▶ _EXERCISE GOAL_
Stop after the line with "return CELL_X if": repeat exactly every line before it, beginning with the first, and that line itself.

▶ _INFORMATION PROVIDED_
##########
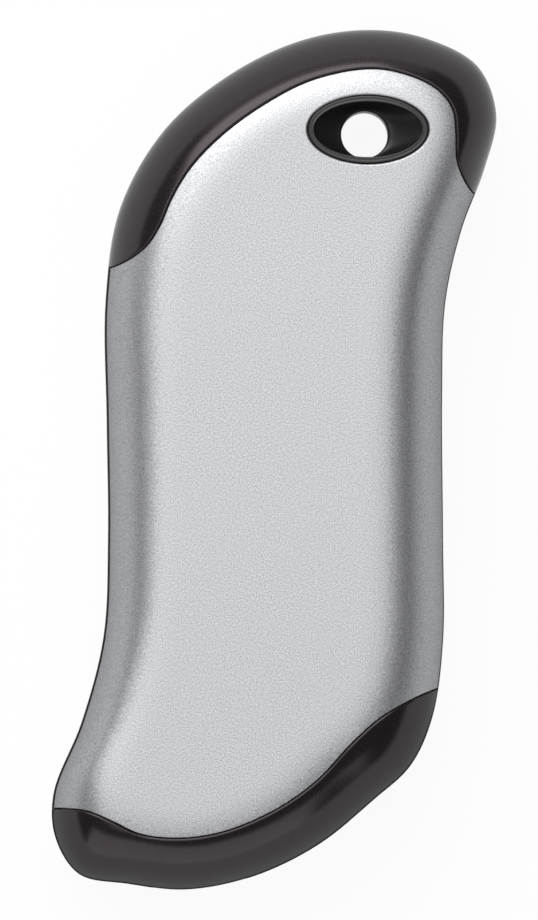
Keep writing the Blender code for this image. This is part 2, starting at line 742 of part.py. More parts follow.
def make_cradle():
    """The tray between the cells, open above and below each of them."""
    outline = rounded_outline(2 * CRADLE_HALF_WIDTH, 2 * CRADLE_HALF_LENGTH, CRADLE_CORNER)
    outline = [(CELL_X + x, CELL_Y + y) for x, y in outline]
    cradle = prism("battery_cradle", outline, -CRADLE_HALF_HEIGHT, CRADLE_HALF_HEIGHT,
                   flat_frame(), "white_plastic")
    half = CELL_LENGTH / 2 + END_SLOT
    radius = CELL_RADIUS + FIT_GAP
    for hand in (-1, 1):
        frame = along_y(CELL_X + hand * CELL_OFFSET, CELL_Y)
        combine(cradle, turned("bed", [(radius, -half), (radius, half)], frame))
    slots = []
    for end in (-1, 1):
        low, high = sorted((end * CELL_LENGTH / 2, end * half))
        outline = box_outline(2 * (CELL_OFFSET + TAB_WIDTH), TAB_WIDTH + 2 * FIT_GAP)
        slots.append(prism("slot", outline, low, high, along_y(CELL_X, CELL_Y)))
    combine(cradle, gather(slots))
    notches = []
    for end in (-1, 1):
        low, high = sorted((end * CELL_LENGTH / 2, end * half))
        depth = CRADLE_HALF_HEIGHT + OVERRUN
        outline = box_outline(TAB_TAIL_WIDTH + 2 * FIT_GAP, depth, (0, depth / 2))
        notches.append(prism("notch", outline, low, high, along_y(tail_x(end), CELL_Y)))
    return combine(cradle, gather(notches))


def tail_x(end):
    """Where a tab's tail hangs: in the groove, or beside it at the board's end."""
    return CELL_X if end > 0 else CELL_X - 3 * LEAD_PITCH


def make_tab(name, end):
    """The nickel strip over both cells' ends, with a tail for its lead."""
    place = end * (CELL_LENGTH / 2 + FIT_GAP + TAB_THICKNESS / 2)
    low = place - TAB_THICKNESS / 2
    outline = rounded_outline(2 * CELL_OFFSET + TAB_WIDTH, TAB_WIDTH, TAB_WIDTH / 4, 3)
    tab = prism(name, outline, low, low + TAB_THICKNESS, along_y(CELL_X, CELL_Y), "nickel")
    depth = CRADLE_HALF_HEIGHT + TAB_TAIL_DROP
    outline = box_outline(TAB_TAIL_WIDTH, depth, (0, depth / 2))
    tail = prism("tail", outline, low, low + TAB_THICKNESS, along_y(tail_x(end), CELL_Y))
    return combine(tab, tail, "UNION")


def wire(name, points, radius, look):
    """A round lead through points, with its corners eased."""
    eased = [Vector(points[0])]
    for before, here, after in zip(points, points[1:], points[2:]):
        here = Vector(here)
        for other in (before, after):
            reach = min((Vector(other) - here).length / 3, 2 * radius)
            eased.append(here + (Vector(other) - here).normalized() * reach)
    eased.append(Vector(points[-1]))
    curve = bpy.data.curves.new(name, "CURVE")
    curve.dimensions = "3D"
    curve.bevel_depth = radius
    curve.bevel_resolution = 2
    curve.use_fill_caps = True
    line = curve.splines.new("POLY")
    line.points.add(len(eased) - 1)
    for point, place in zip(line.points, eased):
        point.co = (place.x, place.y, MID + place.z, 1)
    made = bpy.data.objects.new(name, curve)
    curve.materials.append(material(look))
    bpy.context.scene.collection.objects.link(made)
    return made


def make_leads():
    """The leads of the tabs, heaters and thermistor, which all end at the board."""
    land_y = BOARD_EDGE_Y - LEAD_LANDING
    groove = CRADLE_HALF_HEIGHT + FIT_GAP + LEAD_RADIUS
    under_board = BOARD_BOTTOM - FIT_GAP
    start = CELL_Y + CELL_LENGTH / 2
    wire("positive_lead", ((tail_x(1), start, -groove), (tail_x(1), land_y, -groove),
                           (tail_x(1), land_y, under_board)), LEAD_RADIUS, "red_insulation")
    start = CELL_Y - CELL_LENGTH / 2 - FIT_GAP - TAB_THICKNESS - FIT_GAP
    wire("negative_lead", ((tail_x(-1), start, -groove), (tail_x(-1), land_y, -groove),
                           (tail_x(-1), land_y, under_board)), LEAD_RADIUS,
         "black_insulation")
    film = CELL_RADIUS + PAD_THICKNESS + FIT_GAP - LEAD_RADIUS + FIT_GAP / 2
    under_deck = DECK_TOP - FRAME_WALL - FIT_GAP - LEAD_RADIUS
    edge_y = CELL_Y - CELL_LENGTH / 2 + HEATER_MARGIN + LEAD_RADIUS
    film_y = edge_y + PAD_SHORTENING - 3 * LEAD_RADIUS
    for name, side in (("front", 1), ("rear", -1)):
        land = SEAT if side > 0 else under_board
        for number in (1, 2):
            x = CELL_X - number * LEAD_PITCH
            points = ((x, film_y, side * film), (x, edge_y, side * under_deck),
                      (x, land_y, side * under_deck), (x, land_y, land))
            wire(f"{name}_heater_lead_{number}", points, LEAD_RADIUS, "white_insulation")
    bead = CRADLE_HALF_HEIGHT + FIT_GAP + THERMISTOR_RADIUS
    start = CELL_Y - THERMISTOR_RADIUS - FIT_GAP
    points = ((CELL_X, start, bead), (CELL_X, land_y, bead), (CELL_X, land_y, SEAT))
    wire("thermistor_lead", points, THERMISTOR_LEAD_RADIUS, "black_insulation")
    profile = []
    for step in range(1, 6):
        turn = math.pi * step / 6
        profile.append((THERMISTOR_RADIUS * math.sin(turn), -THERMISTOR_RADIUS * math.cos(turn)))
    smooth(turned("thermistor", profile, along_y(CELL_X, CELL_Y, bead), "chip_black", 12))


def board_outline():
    """The board follows the body's lower end and stops short of the cradle."""
    ring = offset(OUTLINE, WALL_STACK + BOARD_EDGE_CLEARANCE)
    kept = []
    for index, point in enumerate(ring):
        before = ring[index - 1]
        if (point.y < BOARD_EDGE_Y) != (before.y < BOARD_EDGE_Y):
            kept.append(before.lerp(point, (BOARD_EDGE_Y - before.y) / (point.y - before.y)))
        if point.y < BOARD_EDGE_Y:
            kept.append(point)
    return [tuple(point) for point in kept]


def make_board():
    """The board, with holes for the necks of the two bosses that carry it."""
    board = prism("circuit_board", board_outline(), BOARD_BOTTOM, BOARD_TOP, flat_frame(),
                  "board_green")
    holes = []
    for place in BOSSES[:2]:
        radius = BOSS_NECK_RADIUS + FIT_GAP
        profile = [(radius, BOARD_BOTTOM - OVERRUN), (radius, BOARD_TOP + OVERRUN)]
        holes.append(turned("hole", profile, at_boss(place), sides=16))
    return combine(board, gather(holes))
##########
▶ _EXERCISE OUTPUT_
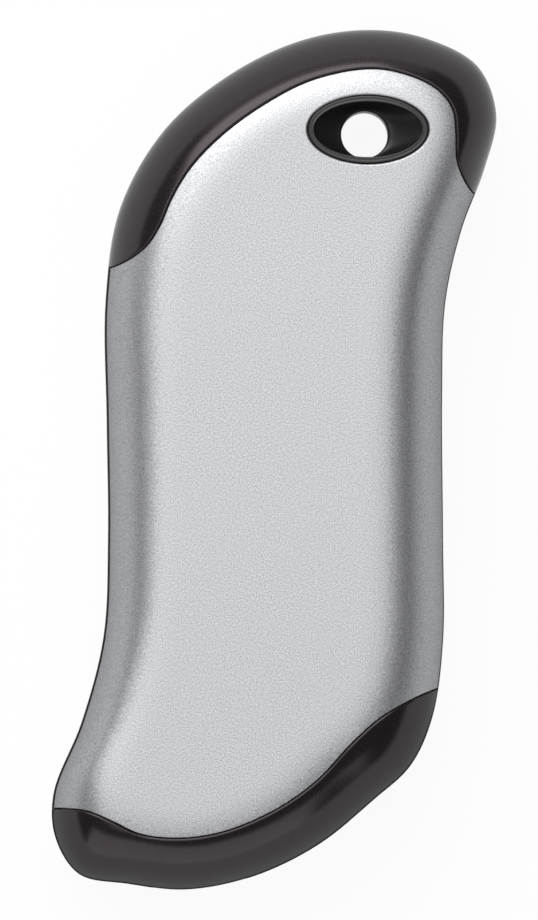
Keep writing the Blender code for this image. This is part 2, starting at line 742 of part.py. More parts follow.
def make_cradle():
    """The tray between the cells, open above and below each of them."""
    outline = rounded_outline(2 * CRADLE_HALF_WIDTH, 2 * CRADLE_HALF_LENGTH, CRADLE_CORNER)
    outline = [(CELL_X + x, CELL_Y + y) for x, y in outline]
    cradle = prism("battery_cradle", outline, -CRADLE_HALF_HEIGHT, CRADLE_HALF_HEIGHT,
                   flat_frame(), "white_plastic")
    half = CELL_LENGTH / 2 + END_SLOT
    radius = CELL_RADIUS + FIT_GAP
    for hand in (-1, 1):
        frame = along_y(CELL_X + hand * CELL_OFFSET, CELL_Y)
        combine(cradle, turned("bed", [(radius, -half), (radius, half)], frame))
    slots = []
    for end in (-1, 1):
        low, high = sorted((end * CELL_LENGTH / 2, end * half))
        outline = box_outline(2 * (CELL_OFFSET + TAB_WIDTH), TAB_WIDTH + 2 * FIT_GAP)
        slots.append(prism("slot", outline, low, high, along_y(CELL_X, CELL_Y)))
    combine(cradle, gather(slots))
    notches = []
    for end in (-1, 1):
        low, high = sorted((end * CELL_LENGTH / 2, end * half))
        depth = CRADLE_HALF_HEIGHT + OVERRUN
        outline = box_outline(TAB_TAIL_WIDTH + 2 * FIT_GAP, depth, (0, depth / 2))
        notches.append(prism("notch", outline, low, high, along_y(tail_x(end), CELL_Y)))
    return combine(cradle, gather(notches))


def tail_x(end):
    """Where a tab's tail hangs: in the groove, or beside it at the board's end."""
    return CELL_X if end > 0 else CELL_X - 3 * LEAD_PITCH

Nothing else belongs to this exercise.